Loading checkpoint shards: 100%|█████████████████████████████████████████████████████████████████████████| 5/5 [00:01<00:00, 4.15it/s]
Some weights of PixelQwen2_5_VLForConditionalGeneration were not initialized from the model checkpoint at model_zoo/Qwen2.5-VL-7B-Instruct and are newly initialized: ['msk_proj.0.bias', 'msk_proj.0.weight', 'msk_proj.2.bias', 'msk_proj.2.weight', 'ref_encoder.mask_downs...
...
'tem_proj.bias', 'tem_proj.weight']
You should probably TRAIN this model on a down-stream task to be able to use it for predictions and inference.
Loading adapter from /mnt/pfs/rmgf7p/tanzl/model_space/UniPixel/outputs/overnight_80k/lora_qkvo_r64_a128_d005/2025-11-06-00-36-17/checkpoint-6000...
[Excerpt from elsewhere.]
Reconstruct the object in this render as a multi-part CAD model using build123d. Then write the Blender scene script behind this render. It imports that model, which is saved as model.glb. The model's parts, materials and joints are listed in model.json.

Loading state dict from /mnt/pfs/rmgf7p/tanzl/model_space/UniPixel/outputs/overnight_80k/lora_qkvo_r64_a128_d005/2025-11-06-00-36-17/checkpoint-6000/pytorch_model.safetensors...
Merging adapter and unloading...
Expected
base_model_path should match the starting model: model_zoo/UniPixel-7B.
Actual
base_model_path remains model_zoo/Qwen2.5-VL-7B-Instruct while model_name_or_path is model_zoo/UniPixel-7B.
Suspected Cause
In unipixel/train/train.py, base_model_path is assigned only in the non-UniPixel branch. For UniPixel (model_type = pixel_qwen2_5_vl) via build_model(...), it inherits the Qwen value from the source config.
Proposed Fix
Assign base_model_path after build_model(...) as well:
# unipixel/train/train.py
model, processor = build_model(...)
model.config.base_model_path = model_args.model_name_or_pathThe log disappeared after this fix:
Loading full model from /mnt/pfs/rmgf7p/tanzl/model_space/UniPixel/outputs/debug/2025-11-10-11-54-53...
Loading checkpoint shards: 100%|█████████████████████████████████████████████████████████████████████████| 4/4 [00:00<00:00, 5.17it/s]
This ensures checkpoints reflect the actual starting model (model_zoo/UniPixel-7B).